» **Requirement**: Every line in the listing below from the one with "mm3, %.2f x" through the one with "imported = [obj" is to be reproduced exactly, both ends included; leave out the rest.

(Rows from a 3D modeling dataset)
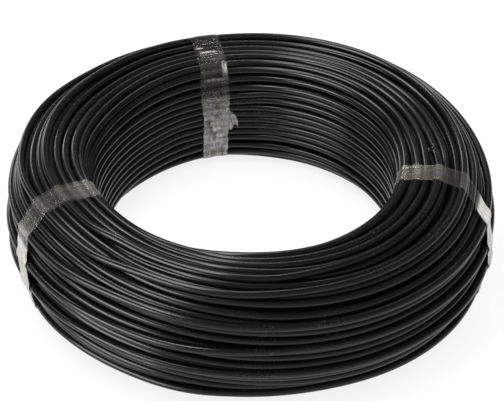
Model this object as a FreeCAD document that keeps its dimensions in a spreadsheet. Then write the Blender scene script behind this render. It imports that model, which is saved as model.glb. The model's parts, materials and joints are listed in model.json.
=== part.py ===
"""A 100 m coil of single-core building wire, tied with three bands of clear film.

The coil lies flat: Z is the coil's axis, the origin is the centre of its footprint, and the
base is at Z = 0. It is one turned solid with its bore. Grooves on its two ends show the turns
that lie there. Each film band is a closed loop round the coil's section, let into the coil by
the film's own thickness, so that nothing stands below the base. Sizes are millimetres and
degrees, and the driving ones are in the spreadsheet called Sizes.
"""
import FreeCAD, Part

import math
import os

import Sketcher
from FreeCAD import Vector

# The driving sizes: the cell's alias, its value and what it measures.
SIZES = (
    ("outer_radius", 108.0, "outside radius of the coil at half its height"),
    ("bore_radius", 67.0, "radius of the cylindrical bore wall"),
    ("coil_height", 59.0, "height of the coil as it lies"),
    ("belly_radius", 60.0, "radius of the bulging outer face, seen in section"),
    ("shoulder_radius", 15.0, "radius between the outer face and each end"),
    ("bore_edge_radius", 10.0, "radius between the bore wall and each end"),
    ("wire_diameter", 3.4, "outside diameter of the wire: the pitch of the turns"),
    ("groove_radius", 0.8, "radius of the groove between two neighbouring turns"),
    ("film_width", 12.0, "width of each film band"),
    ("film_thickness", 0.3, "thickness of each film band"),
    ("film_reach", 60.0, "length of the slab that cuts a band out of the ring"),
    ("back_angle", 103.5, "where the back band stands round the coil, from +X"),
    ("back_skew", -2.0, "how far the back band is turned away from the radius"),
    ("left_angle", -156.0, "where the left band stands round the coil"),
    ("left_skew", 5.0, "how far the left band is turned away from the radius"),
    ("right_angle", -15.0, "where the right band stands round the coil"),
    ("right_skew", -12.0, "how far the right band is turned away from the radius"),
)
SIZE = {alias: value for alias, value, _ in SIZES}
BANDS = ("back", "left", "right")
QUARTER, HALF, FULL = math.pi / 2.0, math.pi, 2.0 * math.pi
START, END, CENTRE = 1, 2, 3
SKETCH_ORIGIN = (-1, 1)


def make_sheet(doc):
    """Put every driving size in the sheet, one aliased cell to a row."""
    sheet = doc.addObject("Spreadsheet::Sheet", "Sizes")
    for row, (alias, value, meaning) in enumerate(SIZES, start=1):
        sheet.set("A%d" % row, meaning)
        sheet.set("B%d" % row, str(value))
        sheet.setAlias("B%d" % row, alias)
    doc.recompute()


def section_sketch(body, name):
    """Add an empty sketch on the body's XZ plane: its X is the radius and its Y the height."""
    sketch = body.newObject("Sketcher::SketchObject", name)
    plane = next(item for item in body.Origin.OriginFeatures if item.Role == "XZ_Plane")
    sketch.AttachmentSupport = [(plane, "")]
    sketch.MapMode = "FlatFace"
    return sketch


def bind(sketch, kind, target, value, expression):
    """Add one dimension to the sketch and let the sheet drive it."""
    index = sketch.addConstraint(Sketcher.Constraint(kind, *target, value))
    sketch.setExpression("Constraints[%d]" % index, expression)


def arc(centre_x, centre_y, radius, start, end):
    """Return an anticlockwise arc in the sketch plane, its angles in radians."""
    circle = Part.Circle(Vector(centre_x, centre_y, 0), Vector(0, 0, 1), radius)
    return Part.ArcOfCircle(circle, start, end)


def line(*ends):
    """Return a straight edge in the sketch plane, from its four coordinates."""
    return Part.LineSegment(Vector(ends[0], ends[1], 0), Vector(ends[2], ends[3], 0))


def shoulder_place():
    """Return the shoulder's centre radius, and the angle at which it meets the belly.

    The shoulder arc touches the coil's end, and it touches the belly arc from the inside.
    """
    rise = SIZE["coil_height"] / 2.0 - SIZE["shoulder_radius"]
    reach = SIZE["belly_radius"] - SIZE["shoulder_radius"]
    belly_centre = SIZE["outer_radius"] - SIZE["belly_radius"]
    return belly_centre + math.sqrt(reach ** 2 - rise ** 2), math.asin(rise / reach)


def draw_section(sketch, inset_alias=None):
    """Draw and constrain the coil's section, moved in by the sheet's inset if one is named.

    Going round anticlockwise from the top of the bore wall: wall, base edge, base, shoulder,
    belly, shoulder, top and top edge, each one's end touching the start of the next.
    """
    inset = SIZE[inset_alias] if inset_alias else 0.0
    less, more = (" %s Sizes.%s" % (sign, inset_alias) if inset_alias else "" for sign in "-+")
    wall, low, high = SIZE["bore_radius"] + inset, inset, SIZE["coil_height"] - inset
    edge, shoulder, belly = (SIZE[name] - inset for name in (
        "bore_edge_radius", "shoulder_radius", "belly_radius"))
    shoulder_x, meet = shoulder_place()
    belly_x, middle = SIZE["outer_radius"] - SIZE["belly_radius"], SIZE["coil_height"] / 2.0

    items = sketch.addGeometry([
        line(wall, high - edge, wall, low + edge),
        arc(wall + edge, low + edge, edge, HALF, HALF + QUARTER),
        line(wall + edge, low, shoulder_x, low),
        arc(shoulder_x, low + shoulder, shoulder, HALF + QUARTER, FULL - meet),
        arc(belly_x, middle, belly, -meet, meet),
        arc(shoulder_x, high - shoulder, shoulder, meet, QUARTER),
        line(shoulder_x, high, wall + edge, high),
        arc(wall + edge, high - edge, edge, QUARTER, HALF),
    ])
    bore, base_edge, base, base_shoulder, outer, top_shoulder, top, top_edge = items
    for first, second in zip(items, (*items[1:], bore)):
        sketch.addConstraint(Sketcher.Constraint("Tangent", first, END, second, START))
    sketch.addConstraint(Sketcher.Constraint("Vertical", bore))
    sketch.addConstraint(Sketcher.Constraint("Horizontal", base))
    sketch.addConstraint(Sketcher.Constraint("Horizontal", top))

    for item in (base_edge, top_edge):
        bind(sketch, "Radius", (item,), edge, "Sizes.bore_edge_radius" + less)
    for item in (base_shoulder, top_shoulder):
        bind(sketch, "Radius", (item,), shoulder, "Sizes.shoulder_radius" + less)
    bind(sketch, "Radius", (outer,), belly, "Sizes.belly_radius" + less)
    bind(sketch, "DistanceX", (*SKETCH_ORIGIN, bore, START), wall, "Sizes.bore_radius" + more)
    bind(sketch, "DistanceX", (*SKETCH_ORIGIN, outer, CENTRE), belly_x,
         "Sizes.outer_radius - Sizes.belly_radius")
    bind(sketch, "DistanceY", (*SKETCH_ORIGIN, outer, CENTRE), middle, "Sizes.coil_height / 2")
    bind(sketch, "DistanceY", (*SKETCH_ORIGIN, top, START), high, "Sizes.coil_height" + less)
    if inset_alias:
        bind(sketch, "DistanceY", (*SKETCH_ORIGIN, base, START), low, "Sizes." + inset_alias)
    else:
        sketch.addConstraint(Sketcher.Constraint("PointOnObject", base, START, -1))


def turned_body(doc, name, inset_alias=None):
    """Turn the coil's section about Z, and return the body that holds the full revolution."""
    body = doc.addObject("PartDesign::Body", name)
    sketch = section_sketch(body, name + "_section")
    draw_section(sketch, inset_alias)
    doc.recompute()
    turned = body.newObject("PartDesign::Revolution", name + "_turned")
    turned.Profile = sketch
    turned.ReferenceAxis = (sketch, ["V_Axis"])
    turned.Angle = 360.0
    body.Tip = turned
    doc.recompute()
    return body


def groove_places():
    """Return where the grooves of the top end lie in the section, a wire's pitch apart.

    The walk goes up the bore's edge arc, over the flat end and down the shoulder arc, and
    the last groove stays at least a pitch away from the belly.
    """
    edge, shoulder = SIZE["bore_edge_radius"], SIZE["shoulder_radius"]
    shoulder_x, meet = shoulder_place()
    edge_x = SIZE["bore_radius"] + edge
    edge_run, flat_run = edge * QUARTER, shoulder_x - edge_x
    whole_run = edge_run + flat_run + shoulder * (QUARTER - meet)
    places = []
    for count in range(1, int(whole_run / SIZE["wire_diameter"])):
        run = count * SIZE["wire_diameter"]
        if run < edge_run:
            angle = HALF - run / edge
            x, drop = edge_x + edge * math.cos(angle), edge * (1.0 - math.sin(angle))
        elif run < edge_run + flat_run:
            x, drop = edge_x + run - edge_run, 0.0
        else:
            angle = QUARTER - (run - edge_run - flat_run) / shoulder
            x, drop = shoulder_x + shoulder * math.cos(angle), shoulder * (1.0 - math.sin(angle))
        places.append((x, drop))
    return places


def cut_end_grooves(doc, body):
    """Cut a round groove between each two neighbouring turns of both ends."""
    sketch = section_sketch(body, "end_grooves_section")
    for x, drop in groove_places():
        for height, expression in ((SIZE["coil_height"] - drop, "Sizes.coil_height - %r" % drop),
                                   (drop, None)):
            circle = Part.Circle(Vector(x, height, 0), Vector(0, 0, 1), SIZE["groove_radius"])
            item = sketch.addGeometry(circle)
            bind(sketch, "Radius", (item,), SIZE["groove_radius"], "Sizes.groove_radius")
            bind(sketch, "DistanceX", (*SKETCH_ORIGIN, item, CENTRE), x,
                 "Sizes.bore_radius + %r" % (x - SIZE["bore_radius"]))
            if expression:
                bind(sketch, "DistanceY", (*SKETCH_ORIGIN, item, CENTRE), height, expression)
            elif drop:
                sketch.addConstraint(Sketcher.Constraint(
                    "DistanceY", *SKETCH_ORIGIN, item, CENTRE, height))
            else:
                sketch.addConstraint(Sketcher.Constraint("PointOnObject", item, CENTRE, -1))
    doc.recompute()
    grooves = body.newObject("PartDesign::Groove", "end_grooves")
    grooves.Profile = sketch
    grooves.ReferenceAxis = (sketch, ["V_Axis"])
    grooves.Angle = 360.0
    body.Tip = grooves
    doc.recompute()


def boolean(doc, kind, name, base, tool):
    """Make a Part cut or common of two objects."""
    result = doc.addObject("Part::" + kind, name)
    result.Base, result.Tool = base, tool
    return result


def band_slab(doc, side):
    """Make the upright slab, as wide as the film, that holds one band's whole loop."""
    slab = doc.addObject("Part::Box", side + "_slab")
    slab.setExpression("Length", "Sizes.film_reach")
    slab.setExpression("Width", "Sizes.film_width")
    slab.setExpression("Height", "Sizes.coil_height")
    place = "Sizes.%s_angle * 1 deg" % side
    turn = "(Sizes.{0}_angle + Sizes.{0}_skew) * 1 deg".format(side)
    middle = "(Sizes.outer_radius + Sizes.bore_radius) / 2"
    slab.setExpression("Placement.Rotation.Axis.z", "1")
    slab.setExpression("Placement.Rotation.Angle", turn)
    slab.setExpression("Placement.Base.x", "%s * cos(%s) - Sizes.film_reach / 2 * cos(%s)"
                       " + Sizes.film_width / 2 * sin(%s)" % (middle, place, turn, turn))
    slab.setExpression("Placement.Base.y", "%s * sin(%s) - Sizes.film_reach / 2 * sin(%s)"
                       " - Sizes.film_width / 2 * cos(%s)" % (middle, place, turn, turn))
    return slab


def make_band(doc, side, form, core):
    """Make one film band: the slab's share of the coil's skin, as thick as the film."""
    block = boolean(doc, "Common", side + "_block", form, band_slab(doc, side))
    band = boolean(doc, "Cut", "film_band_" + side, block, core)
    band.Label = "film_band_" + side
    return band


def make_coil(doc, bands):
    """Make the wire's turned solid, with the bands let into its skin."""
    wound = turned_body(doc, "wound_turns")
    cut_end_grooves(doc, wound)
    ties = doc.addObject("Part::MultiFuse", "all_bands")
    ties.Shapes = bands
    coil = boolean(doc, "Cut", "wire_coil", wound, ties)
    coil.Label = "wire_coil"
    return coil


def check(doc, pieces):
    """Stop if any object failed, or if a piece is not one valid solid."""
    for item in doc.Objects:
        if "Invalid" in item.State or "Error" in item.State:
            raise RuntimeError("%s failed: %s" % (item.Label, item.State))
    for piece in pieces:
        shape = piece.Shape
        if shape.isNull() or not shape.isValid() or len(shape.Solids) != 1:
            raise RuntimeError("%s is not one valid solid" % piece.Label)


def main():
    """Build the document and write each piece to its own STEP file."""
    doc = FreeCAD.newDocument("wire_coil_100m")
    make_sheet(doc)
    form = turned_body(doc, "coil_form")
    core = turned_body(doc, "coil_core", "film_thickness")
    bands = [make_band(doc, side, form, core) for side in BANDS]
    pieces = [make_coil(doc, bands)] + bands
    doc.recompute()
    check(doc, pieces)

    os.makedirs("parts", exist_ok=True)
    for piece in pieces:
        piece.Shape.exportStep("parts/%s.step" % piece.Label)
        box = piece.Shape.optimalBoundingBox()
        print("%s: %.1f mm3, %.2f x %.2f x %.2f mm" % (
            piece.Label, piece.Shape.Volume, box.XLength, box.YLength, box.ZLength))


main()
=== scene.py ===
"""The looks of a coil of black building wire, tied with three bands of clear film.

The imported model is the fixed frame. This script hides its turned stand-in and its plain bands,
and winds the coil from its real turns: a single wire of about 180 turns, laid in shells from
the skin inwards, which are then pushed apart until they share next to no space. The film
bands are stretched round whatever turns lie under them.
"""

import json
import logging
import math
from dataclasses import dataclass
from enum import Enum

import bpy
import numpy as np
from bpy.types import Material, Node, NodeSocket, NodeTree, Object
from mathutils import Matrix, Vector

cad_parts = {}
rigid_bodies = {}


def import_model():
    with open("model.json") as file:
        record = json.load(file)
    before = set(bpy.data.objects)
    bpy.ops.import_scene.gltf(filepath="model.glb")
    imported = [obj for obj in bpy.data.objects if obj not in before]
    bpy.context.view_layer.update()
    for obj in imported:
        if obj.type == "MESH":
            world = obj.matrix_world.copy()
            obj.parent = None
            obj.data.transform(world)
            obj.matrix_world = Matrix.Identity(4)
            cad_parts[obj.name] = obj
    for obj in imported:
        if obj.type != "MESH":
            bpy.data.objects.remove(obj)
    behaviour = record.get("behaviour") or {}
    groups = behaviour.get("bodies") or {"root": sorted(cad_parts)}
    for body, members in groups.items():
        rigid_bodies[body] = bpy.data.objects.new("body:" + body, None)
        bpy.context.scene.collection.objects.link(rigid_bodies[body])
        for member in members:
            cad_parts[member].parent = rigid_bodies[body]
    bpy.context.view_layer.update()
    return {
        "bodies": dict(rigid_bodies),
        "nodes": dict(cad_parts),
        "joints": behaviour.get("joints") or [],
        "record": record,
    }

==

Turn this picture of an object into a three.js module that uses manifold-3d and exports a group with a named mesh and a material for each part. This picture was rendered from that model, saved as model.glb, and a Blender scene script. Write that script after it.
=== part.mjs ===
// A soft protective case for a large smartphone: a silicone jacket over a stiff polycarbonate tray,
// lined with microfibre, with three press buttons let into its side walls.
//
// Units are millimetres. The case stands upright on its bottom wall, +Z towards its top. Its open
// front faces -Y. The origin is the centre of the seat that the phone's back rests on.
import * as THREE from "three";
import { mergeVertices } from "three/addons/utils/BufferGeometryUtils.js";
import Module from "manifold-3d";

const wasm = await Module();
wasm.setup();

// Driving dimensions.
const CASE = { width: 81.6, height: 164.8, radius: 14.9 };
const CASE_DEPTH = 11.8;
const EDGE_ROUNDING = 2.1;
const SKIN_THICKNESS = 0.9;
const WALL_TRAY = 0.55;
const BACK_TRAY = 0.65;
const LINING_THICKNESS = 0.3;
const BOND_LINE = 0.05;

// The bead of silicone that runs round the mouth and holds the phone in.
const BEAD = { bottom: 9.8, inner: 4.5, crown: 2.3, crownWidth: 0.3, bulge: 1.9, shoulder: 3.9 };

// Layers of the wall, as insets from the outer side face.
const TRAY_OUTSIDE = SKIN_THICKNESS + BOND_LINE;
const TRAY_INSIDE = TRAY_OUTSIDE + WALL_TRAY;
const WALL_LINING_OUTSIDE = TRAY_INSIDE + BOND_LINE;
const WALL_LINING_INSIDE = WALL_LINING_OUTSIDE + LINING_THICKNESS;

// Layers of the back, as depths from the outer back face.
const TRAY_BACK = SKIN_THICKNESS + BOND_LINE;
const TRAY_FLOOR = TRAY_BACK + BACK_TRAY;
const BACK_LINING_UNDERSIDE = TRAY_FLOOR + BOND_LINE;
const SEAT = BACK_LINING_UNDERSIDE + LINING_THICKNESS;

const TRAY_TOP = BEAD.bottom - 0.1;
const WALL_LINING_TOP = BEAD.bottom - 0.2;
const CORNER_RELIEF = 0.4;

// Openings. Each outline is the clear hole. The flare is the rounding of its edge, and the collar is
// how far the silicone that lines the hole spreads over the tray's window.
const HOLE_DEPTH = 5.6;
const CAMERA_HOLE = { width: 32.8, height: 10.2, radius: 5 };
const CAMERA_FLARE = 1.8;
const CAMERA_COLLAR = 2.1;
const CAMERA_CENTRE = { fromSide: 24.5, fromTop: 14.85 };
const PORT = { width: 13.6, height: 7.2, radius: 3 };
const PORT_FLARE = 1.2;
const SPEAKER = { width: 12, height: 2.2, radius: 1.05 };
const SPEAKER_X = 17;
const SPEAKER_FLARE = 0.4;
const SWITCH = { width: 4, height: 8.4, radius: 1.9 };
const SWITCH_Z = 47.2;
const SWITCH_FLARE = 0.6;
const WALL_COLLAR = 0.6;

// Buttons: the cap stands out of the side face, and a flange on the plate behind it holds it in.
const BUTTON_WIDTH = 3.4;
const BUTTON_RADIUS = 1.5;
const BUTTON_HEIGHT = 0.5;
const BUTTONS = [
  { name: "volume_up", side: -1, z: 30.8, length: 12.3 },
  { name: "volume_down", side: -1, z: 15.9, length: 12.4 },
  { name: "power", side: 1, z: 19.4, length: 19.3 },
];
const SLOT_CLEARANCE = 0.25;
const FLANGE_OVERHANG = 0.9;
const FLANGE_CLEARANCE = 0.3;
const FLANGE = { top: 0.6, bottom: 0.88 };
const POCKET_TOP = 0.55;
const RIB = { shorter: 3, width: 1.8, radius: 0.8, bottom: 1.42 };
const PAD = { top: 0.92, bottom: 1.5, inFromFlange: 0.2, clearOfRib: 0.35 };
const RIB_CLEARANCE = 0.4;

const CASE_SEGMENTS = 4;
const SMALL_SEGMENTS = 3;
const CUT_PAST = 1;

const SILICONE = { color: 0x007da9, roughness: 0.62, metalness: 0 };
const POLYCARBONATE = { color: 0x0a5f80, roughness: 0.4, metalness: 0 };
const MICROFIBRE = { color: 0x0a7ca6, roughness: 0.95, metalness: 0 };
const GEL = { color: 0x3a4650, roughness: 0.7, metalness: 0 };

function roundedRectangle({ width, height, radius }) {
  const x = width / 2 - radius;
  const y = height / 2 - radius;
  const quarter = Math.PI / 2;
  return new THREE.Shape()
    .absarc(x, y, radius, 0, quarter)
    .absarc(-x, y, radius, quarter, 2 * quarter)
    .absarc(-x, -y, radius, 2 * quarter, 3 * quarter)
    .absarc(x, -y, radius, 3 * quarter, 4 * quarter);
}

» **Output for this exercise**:
        print("%s: %.1f mm3, %.2f x %.2f x %.2f mm" % (
            piece.Label, piece.Shape.Volume, box.XLength, box.YLength, box.ZLength))


main()
=== scene.py ===
"""The looks of a coil of black building wire, tied with three bands of clear film.

The imported model is the fixed frame. This script hides its turned stand-in and its plain bands,
and winds the coil from its real turns: a single wire of about 180 turns, laid in shells from
the skin inwards, which are then pushed apart until they share next to no space. The film
bands are stretched round whatever turns lie under them.
"""

import json
import logging
import math
from dataclasses import dataclass
from enum import Enum

import bpy
import numpy as np
from bpy.types import Material, Node, NodeSocket, NodeTree, Object
from mathutils import Matrix, Vector

cad_parts = {}
rigid_bodies = {}


def import_model():
    with open("model.json") as file:
        record = json.load(file)
    before = set(bpy.data.objects)
    bpy.ops.import_scene.gltf(filepath="model.glb")
    imported = [obj for obj in bpy.data.objects if obj not in before]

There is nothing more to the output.